April 2011

While some have suggested that it could snow after May 1st (true), the average snowfall for the month of May is immeasurable at 0.09″ (< a tenth of an inch), record May snowfall for Moscow is only 2.5″, and most important, the fact that I am done with the snow…

Chris Cox accurately forecasted 83″ on snow the WY and the total reported at the UI COOP was 83.5″.  Nice job winning on both MAE and Price is Right validation methods.

Actually, it turns out that the ensemble forecast (the mean of the 11 forecasted made in Nov) was only 3″ away from the actual value, so nice work to the team of forecasters.  Much better than the misinformation from the farmer’s almanac, which BTW was not close.

Temperatures in April were between 4-8 degrees below normal, resembling what we would normally expect in March, with many locations in the inland northwest seeing their coolest April in 30-50 years.

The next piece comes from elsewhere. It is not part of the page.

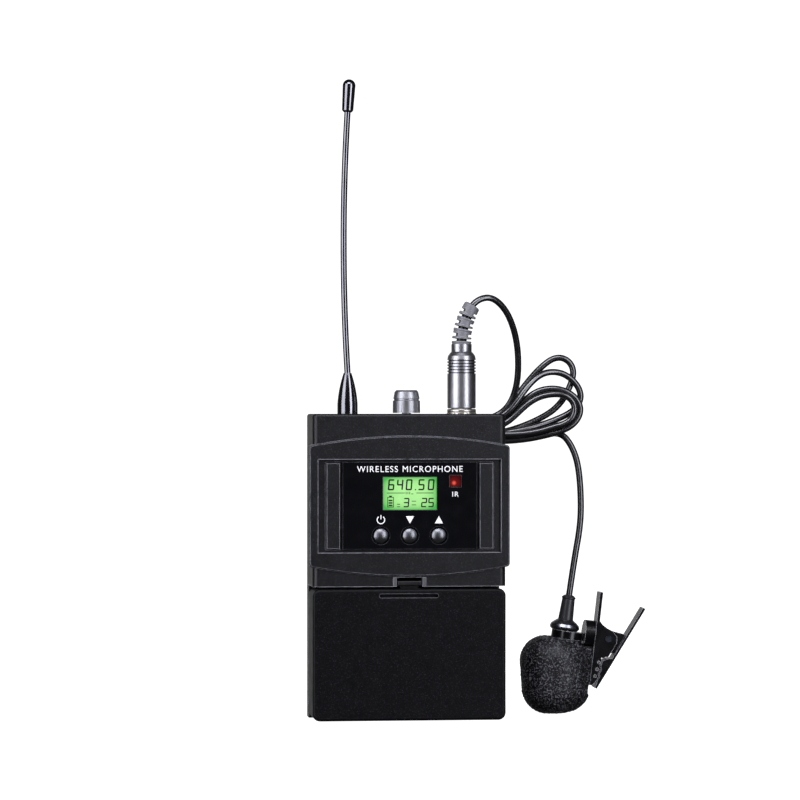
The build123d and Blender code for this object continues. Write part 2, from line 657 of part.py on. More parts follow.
with BuildPart() as clip_screws:
    for x, z in CLIP_HOLES:
        post(x, z, 1.2, (BACK - WALL, BACK + CLIP_SHEET))
        post(x, z, 2.3, (BACK + CLIP_SHEET, BACK + CLIP_SHEET + 1.3))
    heads = clip_screws.faces().filter_by(Axis.Y).group_by(Axis.Y)[-1]
    fillet(heads.edges(), 0.6)
    for x, z in CLIP_HOLES:
        block((x - 1.5, x + 1.5), (BACK + 1.9, BACK + 3), (z - 0.3, z + 0.3), Mode.SUBTRACT)
        block((x - 0.3, x + 0.3), (BACK + 1.9, BACK + 3), (z - 1.5, z + 1.5), Mode.SUBTRACT)
pieces["clip_screws"] = clip_screws

with BuildPart() as case_screws:
    for x, z in CASE_HOLES:
        post(x, z, 1.2, (9.0, BACK - 1.0))
        post(x, z, 2.35, (BACK - 1.0, BACK - 0.1))
        block((x - 1.5, x + 1.5), (BACK - 0.6, BACK), (z - 0.3, z + 0.3), Mode.SUBTRACT)
        block((x - 0.3, x + 0.3), (BACK - 0.6, BACK), (z - 1.5, z + 1.5), Mode.SUBTRACT)
pieces["case_screws"] = case_screws

# --- Microphone head ------------------------------------------------------------------------------------
mic_frame = Plane(origin=mic_middle, x_dir=mic_out, z_dir=(0, -1, 0))

with BuildPart() as mic_body:
    turned(
        mic_frame,
        [(0, CAPSULE[1]), (CAPSULE_RADIUS, CAPSULE[1]), (CAPSULE_RADIUS, -5.0), (NECK, -5.0),
         (NECK, COLLAR_START), (4.3, COLLAR_START), (4.9, 14.7), (5.05, 15.3), (4.7, 16.2), (3.8, 17.0),
         (2.9, 17.6), (2.7, CAP_TOP), (0, CAP_TOP)],
    )
pieces["mic_body"] = mic_body

with BuildPart() as mic_capsule:
    can = CAPSULE_RADIUS - 0.05
    turned(mic_frame, [(0, CAPSULE[0]), (can, CAPSULE[0]), (can, CAPSULE[1]), (0, CAPSULE[1])])
pieces["mic_capsule"] = mic_capsule

with BuildPart() as mic_grille:
    with BuildSketch(Plane(origin=mic_middle + mic_up * GRILLE_FRONT, x_dir=mic_out, z_dir=mic_up)):
        Circle(NECK)
        with PolarLocations(1.5, 6):
            Circle(0.4, mode=Mode.SUBTRACT)
        Circle(0.4, mode=Mode.SUBTRACT)
    extrude(amount=0.4)
pieces["mic_grille"] = mic_grille

with BuildPart() as mic_sleeve:
    turned(
        mic_frame,
        [(0, CAP_TOP), (SLEEVE_RADIUS, CAP_TOP), (2.15, 24.8), (2.35, 25.0), (2.35, 25.4), (1.5, SLEEVE_TOP),
         (0, SLEEVE_TOP)],
    )
pieces["mic_sleeve"] = mic_sleeve

foam_up = (sin(radians(FOAM_LEAN)), 0, cos(radians(FOAM_LEAN)))
foam_out = (cos(radians(FOAM_LEAN)), 0, -sin(radians(FOAM_LEAN)))
foam_frame = Plane(origin=(FOAM_X, MIC_Y, FOAM_Z), x_dir=foam_out, z_dir=(0, -1, 0))
MOUTH = 0.1  # gap between the foam and the ring that sits in its top
DENT = 10.1  # how near the neck's axis the levers press the foam
HUB_DENT = 6.6  # how near the hub presses its shoulder
HUB_FOOT = 9.3


def pressed(start, near, spread):
    """Cut away what is further than near from the neck's axis, above start, spread degrees each way."""
    far = 16.0
    with BuildSketch(Plane(origin=mic_middle + mic_up * start, x_dir=mic_out, z_dir=mic_up)) as region:
        Circle(far)
        Circle(near, mode=Mode.SUBTRACT)
        reach = 3 * far
        corner = (reach * cos(radians(spread)), reach * sin(radians(spread)))
        with BuildLine():
            Polyline((0, 0), corner, (corner[0], -corner[1]), close=True)
        make_face(mode=Mode.INTERSECT)
    extrude(region.sketch, amount=20, mode=Mode.SUBTRACT)


with BuildPart() as windscreen:
    inner = FOAM_RADIUS - FOAM_ROUND
    level = FOAM_HALF - FOAM_ROUND
    slant = FOAM_ROUND * sin(radians(45))
    with BuildSketch(foam_frame):
        with BuildLine():
            Polyline((0, FOAM_HALF), (0, -FOAM_HALF), (inner, -FOAM_HALF))
            ThreePointArc((inner, -FOAM_HALF), (inner + slant, -level - slant), (FOAM_RADIUS, -level))
            Line((FOAM_RADIUS, -level), (FOAM_RADIUS, level))
            ThreePointArc((FOAM_RADIUS, level), (inner + slant, level + slant), (inner, FOAM_HALF))
            Line((inner, FOAM_HALF), (0, FOAM_HALF))
        make_face()
    revolve(axis=Axis(foam_frame.origin, foam_frame.y_dir))
    with BuildSketch(Plane(origin=mic_middle + mic_up * (GRILLE_FRONT - 0.2), x_dir=mic_out, z_dir=mic_up)):
        Circle(NECK + 0.05)
    extrude(amount=25, mode=Mode.SUBTRACT)
    with BuildSketch(Plane(origin=mic_middle + mic_up * (RING[0] - MOUTH), x_dir=mic_out, z_dir=mic_up)):
        Circle(RING_RADIUS + RING_SHIFT + MOUTH)
    extrude(amount=10, mode=Mode.SUBTRACT)
    pressed(-5.8, DENT, SWIVEL + 22)
    pressed(HUB_FOOT, HUB_DENT, SWIVEL + 40)
pieces["windscreen"] = windscreen

# --- Tie clip: a ring on the neck carries the fixed lever, and the other lever turns on a pin -----------
TEETH = [(67.6, 17.6), (67.0, 15.9), (67.2, 14.9), (66.4, 13.4), (66.6, 12.4), (65.7, 10.9)]
SCALLOPS = [(66.6, 17.2), (66.0, 14.9), (65.3, 12.6)]
FIXED_CHEEK = [
    (66.5, 31.8), (67.9, 29.9), (69.6, 28.6), (71.5, 27.6), (72.9, 25.6), (72.7, 23.6), (71.6, 21.7),
    (69.8, 18.9), (65.3, 18.9),
]
MOVING_CHEEK = [(71.4, 27.6), (75.9, 26.4), (72.0, 19.9), (70.0, 20.6), (68.3, 23.0)]
CHEEK = 0.7
PAD = (68.1, 19.3)
CLIP_FRONT = MIC_Y - CLIP_HALF
CLIP_BACK = MIC_Y + CLIP_HALF


def lever(top, end, thickness):
    """Flat plate as wide as the clip, seen edge-on between two points of the front view."""
    with BuildSketch(facing(CLIP_FRONT)) as edge_on:
        with BuildLine():
            Line(top, end)
        trace(line_width=thickness)
    extrude(edge_on.sketch, amount=-2 * CLIP_HALF)


def plate(corners, near, thickness):
    """Flat shape of the front view with its front at depth near."""
    with BuildSketch(facing(near)) as outline:
        with BuildLine():
            Polyline(*corners, close=True)
        make_face()
    extrude(outline.sketch, amount=-thickness)


with BuildPart() as tie_clip_base:
    lever(FIXED_TOP, FIXED_END, FIXED_SHEET)
    plate([(65.3, 19.5), (67.3, 19.5), *TEETH, (64.8, 9.9), (64.0, 9.6)], CLIP_FRONT, 2 * CLIP_HALF)
    for x, z in SCALLOPS:
        post(x, z, 0.5, (CLIP_FRONT, CLIP_BACK), Mode.SUBTRACT)
    post(*PAD, 0.8, (CLIP_FRONT, CLIP_BACK))
    for near in (CLIP_FRONT, CLIP_BACK - CHEEK):
        plate(FIXED_CHEEK, near, CHEEK)
    with BuildSketch(Plane(origin=mic_middle + mic_up * RING[0], x_dir=mic_out, z_dir=mic_up)):
        with Locations((RING_SHIFT, 0)):
            Circle(RING_RADIUS)
        with Locations((7.5, 0)):
            Rectangle(3.0, 4.4)
    extrude(amount=RING[1] - RING[0])
    lever_way = Vector(FIXED_TOP[0] - FIXED_END[0], 0, FIXED_TOP[1] - FIXED_END[1]).normalized()
    hub_way = (lever_way.Z, 0, -lever_way.X)
    hub_middle = Vector(HUB_MIDDLE[0], MIC_Y, HUB_MIDDLE[1])
    with BuildSketch(Plane(origin=hub_middle - Vector(*hub_way) * (HUB_LENGTH / 2), z_dir=hub_way)):
        Circle(HUB_RADIUS)
    extrude(amount=HUB_LENGTH)
    with BuildSketch(Plane(origin=mic_middle + mic_up * RING[0], x_dir=mic_out, z_dir=mic_up)):
        Circle(NECK + RUNNING)
    extrude(amount=6, mode=Mode.SUBTRACT)
    post(*CLIP_PIVOT, PIN_RADIUS, (MIC_Y - 5, MIC_Y + 5), Mode.SUBTRACT)
pieces["tie_clip_base"] = tie_clip_base

JAW_GAP = 0.3

with BuildPart() as tie_clip_jaw:
    lever(MOVING_TOP, MOVING_END, MOVING_SHEET)
    teeth = [(x + JAW_GAP, z) for x, z in TEETH]
    plate([(71.2, 18.5), (69.2, 18.3), *teeth, (65.6, 9.3), (66.0, 9.2)], CLIP_FRONT, 2 * CLIP_HALF)
    for near in (CLIP_FRONT + CHEEK + 0.1, CLIP_BACK - 2 * CHEEK - 0.1):
        plate(MOVING_CHEEK, near, CHEEK)
        with BuildSketch(facing(near)):
            with Locations(CLIP_PIVOT):
                Circle(2.6)
        extrude(amount=-CHEEK)
    post(*CLIP_PIVOT, PIN_RADIUS + RUNNING, (MIC_Y - 5, MIC_Y + 5), Mode.SUBTRACT)
pieces["tie_clip_jaw"] = tie_clip_jaw

PIN_HEAD = 0.3

with BuildPart() as tie_clip_pin:
    post(*CLIP_PIVOT, PIN_RADIUS, (CLIP_FRONT - PIN_HEAD, CLIP_BACK + PIN_HEAD))
    for end in (CLIP_FRONT - PIN_HEAD, CLIP_BACK):
        post(*CLIP_PIVOT, PIN_RADIUS + 0.3, (end, end + PIN_HEAD))
pieces["tie_clip_pin"] = tie_clip_pin

with BuildPart() as tie_clip_spring:
    for turn in range(4):
        with Locations(Location((CLIP_PIVOT[0], MIC_Y - 1.05 + turn * 0.7, CLIP_PIVOT[1]), (90, 0, 0))):
            Torus(1.4, 0.32)
pieces["tie_clip_spring"] = tie_clip_spring

# --- Write every piece ----------------------------------------------------------------------------------
os.makedirs("parts", exist_ok=True)
for name, piece in pieces.items():
    piece.part.label = name
    export_step(piece.part, f"parts/{name}.step")
print(len(pieces), "pieces")
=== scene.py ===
from math import cos, pi, radians, sin

import bmesh
import bpy
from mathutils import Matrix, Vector, noise


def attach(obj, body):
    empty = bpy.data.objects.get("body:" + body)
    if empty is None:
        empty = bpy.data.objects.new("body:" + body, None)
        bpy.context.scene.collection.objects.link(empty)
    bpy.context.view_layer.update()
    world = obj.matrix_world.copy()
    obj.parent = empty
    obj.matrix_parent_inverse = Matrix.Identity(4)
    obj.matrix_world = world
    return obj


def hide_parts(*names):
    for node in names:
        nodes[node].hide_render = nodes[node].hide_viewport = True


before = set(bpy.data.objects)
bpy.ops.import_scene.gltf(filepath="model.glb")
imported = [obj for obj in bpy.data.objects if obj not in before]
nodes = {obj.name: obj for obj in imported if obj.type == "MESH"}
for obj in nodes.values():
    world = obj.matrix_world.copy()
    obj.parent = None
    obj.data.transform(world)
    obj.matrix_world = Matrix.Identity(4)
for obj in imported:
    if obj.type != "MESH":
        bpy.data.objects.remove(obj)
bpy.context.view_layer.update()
scene = bpy.context.scene


# --- Camera -------------------------------------------------------------------------------------------------
lens = bpy.data.cameras.new("view")
lens.sensor_width = 36
lens.lens = 164.1
camera = bpy.data.objects.new("view", lens)
camera.location = (-0.13694, -1.20417, 0.1056)
camera.rotation_euler = (radians(90), 0, radians(-6.4))
scene.collection.objects.link(camera)
scene.camera = camera


# --- Materials ----------------------------------------------------------------------------------------------
def add_node(tree, kind, **values):
    """A node with its settings and unlinked inputs given by name, spaces written as underscores."""
    made = tree.nodes.new(kind)
    for name, value in values.items():
        if hasattr(made, name):
            setattr(made, name, value)
        else:
            made.inputs[name.replace("_", " ")].default_value = value
    return made


def start_material(name, **shader_values):
    material = bpy.data.materials.new(name)
    material.use_nodes = True
    tree = material.node_tree
    shader = tree.nodes["Principled BSDF"]
    for key, value in shader_values.items():
        shader.inputs[key.replace("_", " ")].default_value = value
    place = add_node(tree, "ShaderNodeTexCoord")
    return material, tree, shader, place.outputs["Object"]


def ranged(tree, source, low, high, start=0.0, end=1.0):
    """source taken from low..high to start..end."""
    spread = add_node(tree, "ShaderNodeMapRange")
    for socket, value in zip(("From Min", "From Max", "To Min", "To Max"), (low, high, start, end)):
        spread.inputs[socket].default_value = value
    tree.links.new(source, spread.inputs["Value"])
    return spread.outputs["Result"]


def mixed(tree, factor, first, second):
    """Colour between first and second, each a colour or a socket."""
    mix = add_node(tree, "ShaderNodeMix", data_type="RGBA")
    tree.links.new(factor, mix.inputs["Factor"])
    for socket, value in ((mix.inputs["A"], first), (mix.inputs["B"], second)):
        colour_socket = [i for i in mix.inputs if i.name == socket.name and i.type == "RGBA"][0]
        if isinstance(value, tuple):
            colour_socket.default_value = (*value, 1)
        else:
            tree.links.new(value, colour_socket)
    return [o for o in mix.outputs if o.type == "RGBA"][0]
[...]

Note that only three days last month did Lewiston see daytime high temperatures reaching or exceeding what is considered normal. It was the latest in the spring in the observational record that folks in Spokane waited to see 60F, and one of the later arrivals of spring, denoted by the lack of widespread flowering at the moment here in Moscow.

Look for more of the same: cool temps, in the Pacific pipeline, the next couple weeks (with a few glimpses of spring) as the persistent pattern in the northwest is holding firm. But with 14, going on, 15 hour days, the cool can’t last forever, right?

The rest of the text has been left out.